Except demand does factor into costs and is how energy companies make lots of money. Here in California from 4PM-9PM is the highest draw of power from the grid mainly because of air conditioning. It is also the times of the most expensive power rates.

Anonymous 0 Comments

It’s peak priced. They charge you the maximum rate of your maximum usage as though you used that all 24h of the day. You don’t dispense measurable gallons or pounds of electricity to each household.

Anonymous 0 Comments

>Demand shouldn’t factor into cost.

But it does. It is one of the main determinants of cost.

Anonymous 0 Comments

It’s to do when people are using energy.

Nuclear and coal have to stay at steady levels, they react very slowly to changing loads (compared to things like gas turbines and other fast moving generators)

So to make sure they don’t need to increase or decrease anything they bid for cheap power at night when not many people are using it

Anonymous 0 Comments

The thing about grid-scale power is that production has to *perfectly* match demand *at all times*.

This is a challenging, and very expensive problem to solve. It means that power companies often need to build entire power plants just to run them during peak demand. Those plants might just be entirely offline at other times. And they will have an entire army of scientists and engineers trying to predict demand as good as they can but it’s still really hard.

In order to incentivize people to not all use power during peak hours that power is priced at a higher rate.

If people reduce their peak demand that means that power companies can build fewer plants.

Anonymous 0 Comments

It costs the same to produce the energy, but with the lower demand, there is less competition for the resource availability.

Energy needs to be produced at roughly the rate at which it is used, to avoid needing to store it – which is costly. 1000 kv produced = 1000 kv used.

Storage systems fail and need maintenance and replacement.

During peak usage times, production facilities are at capacity, and energy is drawn from various storage mechanisms, as well. 1000 kv produced, but 1200 kv in use.

During low usage periods, production facilities reduce output, and still work at topping up storage, for use during peaks. 1000 kv produced, 600 kv used, 350 kv stored, 50kv of transmission based loss.

This storage of excess production necessitates transmission of the excess energy over the grid from production facility to storage facility, then again across the grid for end use again at a later time.

Each of these transmissions involves some loss, driving the price up during peak times both for compensation for the multiple losses incurred during repeated transfers, as well as the wear and tear experienced by the hardware, etc. for multiple uses of the grid and increased risks of transmission failure, for limit loading of components, during peak times – which just isn’t a risk during periods of lower usage.

I.E. the transmission grid is at significantly lower risk of overload, during non – peak operation.
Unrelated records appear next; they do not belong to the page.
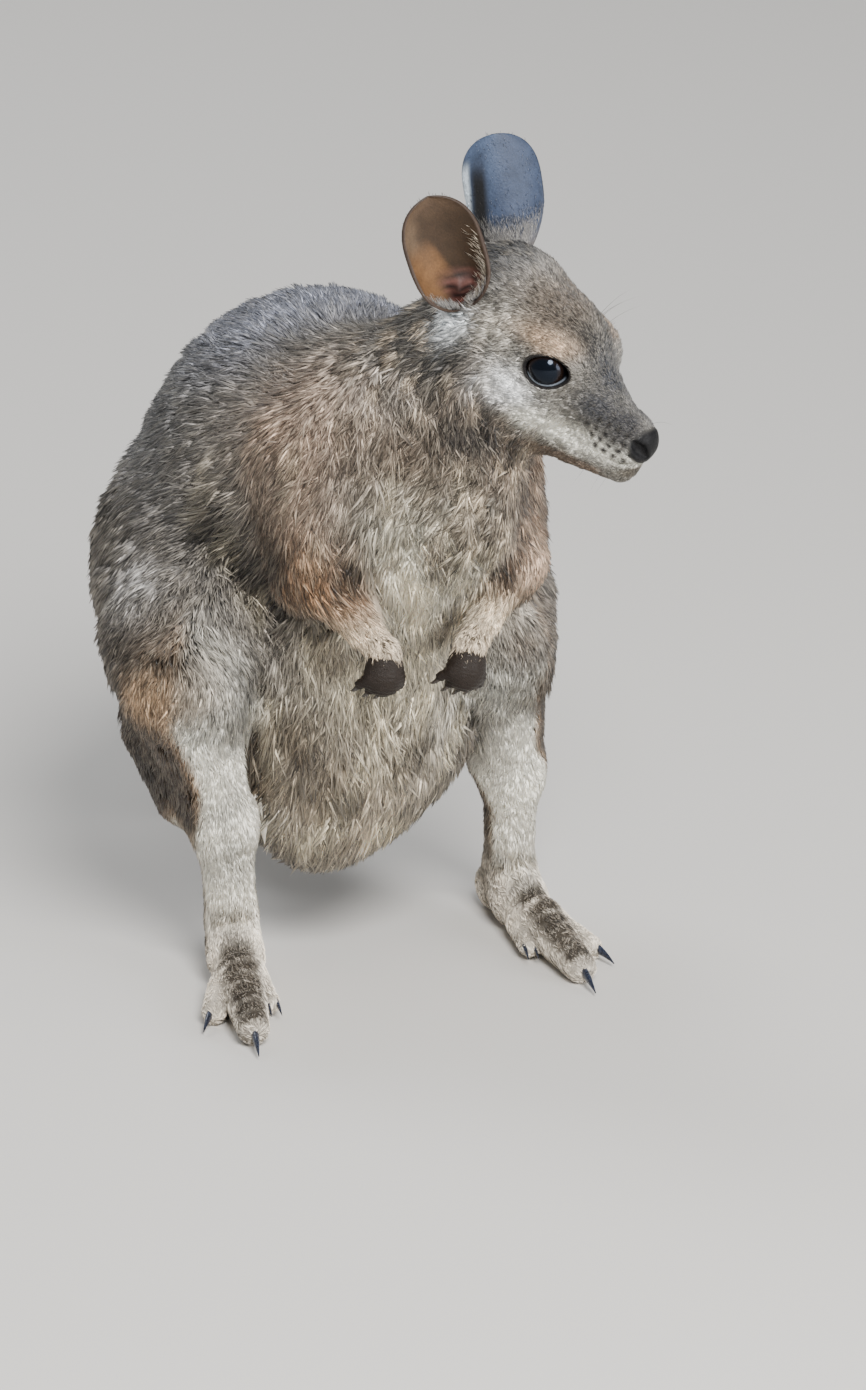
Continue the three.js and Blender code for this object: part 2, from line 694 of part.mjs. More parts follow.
// The origin is on the ground, under the middle of the whole animal.
const bounds = new THREE.Box3().setFromObject(model);
const middle = bounds.getCenter(new THREE.Vector3());
model.position.set(-middle.x, -middle.y, -bounds.min.z);

export default model;
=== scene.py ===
"""The looks of a still, life-size tammar wallaby: one skin, a coat of tufts, eyes, ears, nose and claws.

Shapes are worked out in millimetres in the body's own axes (+X the animal's left, -Y the way its hips
face, +Z up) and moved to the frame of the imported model, in metres, when a mesh is made.
"""
import math
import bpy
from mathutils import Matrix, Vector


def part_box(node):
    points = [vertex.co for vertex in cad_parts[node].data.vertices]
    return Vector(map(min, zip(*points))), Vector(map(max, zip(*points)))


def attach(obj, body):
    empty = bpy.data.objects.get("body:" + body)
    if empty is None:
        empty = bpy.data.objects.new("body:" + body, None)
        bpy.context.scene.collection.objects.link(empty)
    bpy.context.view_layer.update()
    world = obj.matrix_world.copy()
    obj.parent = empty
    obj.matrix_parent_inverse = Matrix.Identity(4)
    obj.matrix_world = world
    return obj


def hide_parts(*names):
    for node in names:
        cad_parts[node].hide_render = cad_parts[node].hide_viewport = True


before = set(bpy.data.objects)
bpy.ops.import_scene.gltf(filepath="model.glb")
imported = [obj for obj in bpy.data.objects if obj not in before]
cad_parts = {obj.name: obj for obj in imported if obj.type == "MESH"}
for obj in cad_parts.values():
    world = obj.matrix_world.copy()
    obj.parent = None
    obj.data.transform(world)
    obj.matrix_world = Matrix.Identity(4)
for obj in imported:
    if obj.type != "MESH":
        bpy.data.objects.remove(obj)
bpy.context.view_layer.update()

from concurrent.futures import ThreadPoolExecutor
import bpy
import numpy as np
from mathutils import Matrix, Vector, kdtree

# ---- body fields
F32 = np.float32
rng = np.random.default_rng(20)


def vec(*xyz):
    return np.array(xyz, dtype=F32)


def unit(a):
    return a / np.maximum(np.linalg.norm(a, axis=-1, keepdims=True), 1e-9)


def mix(a, b, t):
    return a * (1 - t) + b * t


def ease(x, start, end):
    """Goes smoothly from 0 at start to 1 at end."""
    t = np.clip((x - start) / (end - start), 0, 1)
    return t * t * (3 - 2 * t)


def seen_from(p, place):
    """Points in the axes of a place, which is given by its origin and three unit vectors."""
    origin, axes = place
    return (p - origin) @ axes.T


NOSE_TIP = vec(87, -113, 257)
HEAD_YAW, HEAD_PITCH, HEAD_ROLL = (math.radians(a) for a in (34, 18, 1))
EYE_RADIUS = 9.4
EYE_AT = {"forward": -53.2, "side": 16.5, "up": 10.1}
SIDES = {"right": -1, "left": 1}


def head_axes():
    """Unit vectors along the muzzle, to the head's left and up."""
    level = vec(math.cos(HEAD_YAW), math.sin(HEAD_YAW), 0)
    flat = math.cos(HEAD_PITCH)
    along = vec(math.sin(HEAD_YAW) * flat, -math.cos(HEAD_YAW) * flat, -math.sin(HEAD_PITCH))
    upright = -np.cross(level, along)
    side = level * math.cos(HEAD_ROLL) + upright * math.sin(HEAD_ROLL)
    up = upright * math.cos(HEAD_ROLL) - level * math.sin(HEAD_ROLL)
    return np.array([along, side, up], dtype=F32)


HEAD = head_axes()


def head_at(forward, side, up):
    return NOSE_TIP + vec(forward, side, up) @ HEAD


def in_head(p):
    """Points as seen from the nose tip: forward, to the animal's left, up."""
    return seen_from(p, (NOSE_TIP, HEAD))


LIMBS = {
    "right": dict(
        shoulder=vec(-37, -23, 236), elbow=vec(-42, -38, 191), wrist=vec(-27, -79, 164.5),
        hand_to=vec(-30, -83, 140.5), hip=vec(-46, 62, 168), knee=vec(-94, -16, 140),
        calf=vec(-84, 16, 110), calf_end=vec(-78, 16, 80), shin=vec(-70, -5, 72),
        ankle=vec(-63, 4, 24), foot_yaw=-16.7,
    ),
    "left": dict(
        shoulder=vec(45, -22, 232), elbow=vec(50, -35, 184), wrist=vec(16, -70, 158.5),
        hand_to=vec(9, -76, 134.5), hip=vec(46, 62, 168), knee=vec(50, -22, 142),
        calf=vec(58, 13, 120), calf_end=vec(67, 15, 86), shin=vec(70, 5, 74),
        ankle=vec(77, 23, 24), foot_yaw=-5.6,
    ),
}

# places along the tail, and its radius there
TAIL = [
    (vec(0, 112, 122), 36), (vec(6, 152, 66), 26), (vec(18, 192, 27), 20.5), (vec(42, 242, 17), 18),
    (vec(72, 298, 14.5), 15.5), (vec(110, 362, 11.5), 12.5), (vec(150, 424, 8), 9),
]


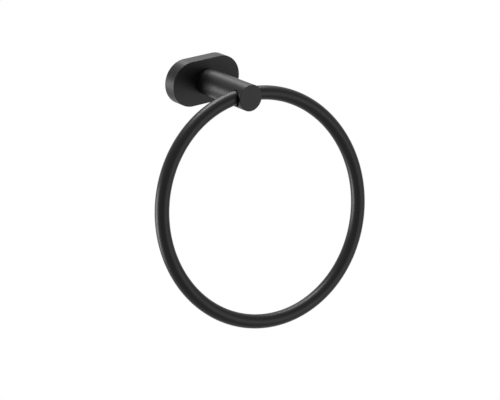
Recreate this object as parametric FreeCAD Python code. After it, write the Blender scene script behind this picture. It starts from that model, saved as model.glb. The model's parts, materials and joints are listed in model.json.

Overloading “the grid” is a reality, and higher risk of occurring during peak usage.

Anonymous 0 Comments

When you build a power grid, you don’t build enough capacity for the average amount of load. You build enough for what you expect peak load is going to be which is going to be significantly higher than the average load. Load throughout the day predictably spikes at certain parts like at 6 AM when everyone wakes up when it begins to heat up and everyone’s AC starts to turn on. Power companies want to incentivize heavy users to shift their usage to night time when most people are asleep and when demand is low. Turning on a power plant isn’t like flipping on a light switch; it doesn’t turn on immediately, you need to heat up thousands of gallons of water and wait for it to turn into steam, while it’s heating up, you’re not generating any power. Power companies want to leave a minimum amount of load to justify keeping auxiliary turbines running to keep from having to turn them on and off which does cost extra money.